The St. Louis Post-Dispatch reports that Republican Karmeier appointees Stephen McGlynn and Don Weber were rated "not recommended" by the ISBA. Judge McGlynn scored a 56.7% and Judge Weber scored a 35.5%, the fourth lowest ranking for any judicial candidate in the entire state.

By contrast, fellow Republican judicial candidate Judge James Hackett, also of Madison County, recieved a score of 95%, or "highly recommended".

You may remember that Stephen McGlynn's appointment to Appellate Court Judge raised some eyebrows. McGlynn is the former Chair of the St. Clair County Republicans, co-chair of the Illinois Republican Party, and key Karmeier supporter. McGlynn was appointed to the Appellate Court on Karmeier's recommendation, after a pre-screening by a committee appointed by Karmeier, even though he'd never served on the bench.

More recently, Karmeier appointed former Madison County State's Attorney Don Weber to the bench in Madison County. Weber has a reputation as a publicity hound and loose cannon, reinforced by his 1991 paperback release "Precious Victims", where Weber scored big off a tragic double-murder.

Weber's appointment generated controversy when attorney's began requesting that their cases be transfered away from his court. The main mouthpiece for the Chamber of Commerce, the Madison County Record, has been trying to spin the transfers as a case of plaintiffs lawyers avoiding Weber because he's impartial. It now appears they've been avoiding him because -- along with 74.5% of his peers -- they think he's unfit to sit on the bench.

2 comments:

Charlie Johnston 4:03 PM  

Ahhh, yes, let's see...Madison and St. Clair Counties - the world epicenter of lawsuit abuse. Clean it up and the lawyers down there would quit making windfall profits. The foxes have voted - and they don't want Steve McGlynn guarding the henhouse. That's about as fine an endorsement as an honest man could get down there.

Charlie Johnston 2:05 AM  

I'll write a piece about that, probably after the primary. McGlynn wrote the opinion in a case that involving railways that cut back on venue shopping (an employee of a rail company suffered an injury that developed over time. Since he had been through Madison County a couple of times, that's where he wanted to file suit. The facts in the case suggested he should file elsewhere - Missouri, I believe). The court ruled against it and McGlynn wrote the decision, which signalled to the plaintiffs bench that Karmeier and the Apellate Court are serious about reform - and the plaintiffs bench doesn't like it one bit.
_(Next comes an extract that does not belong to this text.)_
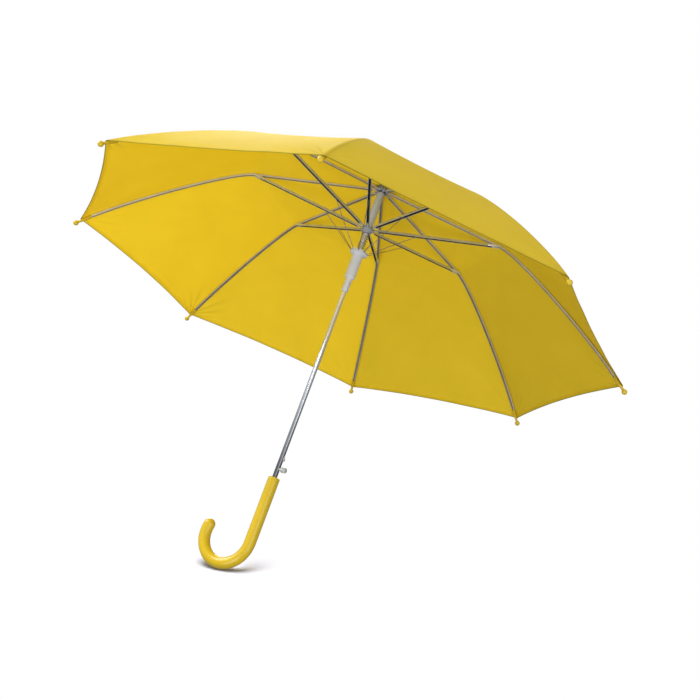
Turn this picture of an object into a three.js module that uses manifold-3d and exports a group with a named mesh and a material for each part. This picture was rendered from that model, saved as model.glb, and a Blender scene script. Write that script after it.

Meanwhile, the "non-partisan" (ho ho) Illinois State Bar Assn. Members are, in the case of sitting judges, only supposed to vote on judges they have appeared before. Less than 60 attorneys have thus far appeared before McGlynn - but just under 300 voted on him in this poll - which is why no one but the most liberal of Democrats does anything but guffaw at the trial lawyers characterizing its lobbying arm as 'independent' or 'non-partisan.'

The ISBA panning of Republican judicial candidates was such an obvious set-up job that every one of the papers down there recognized it for what it was - a pure partisan act. That's all of them - the Belleville News-Democrat, the Madison County Record, the Edwardsville Intelligencer, and even the ultra-liberal St. Louis Post-Dispatch.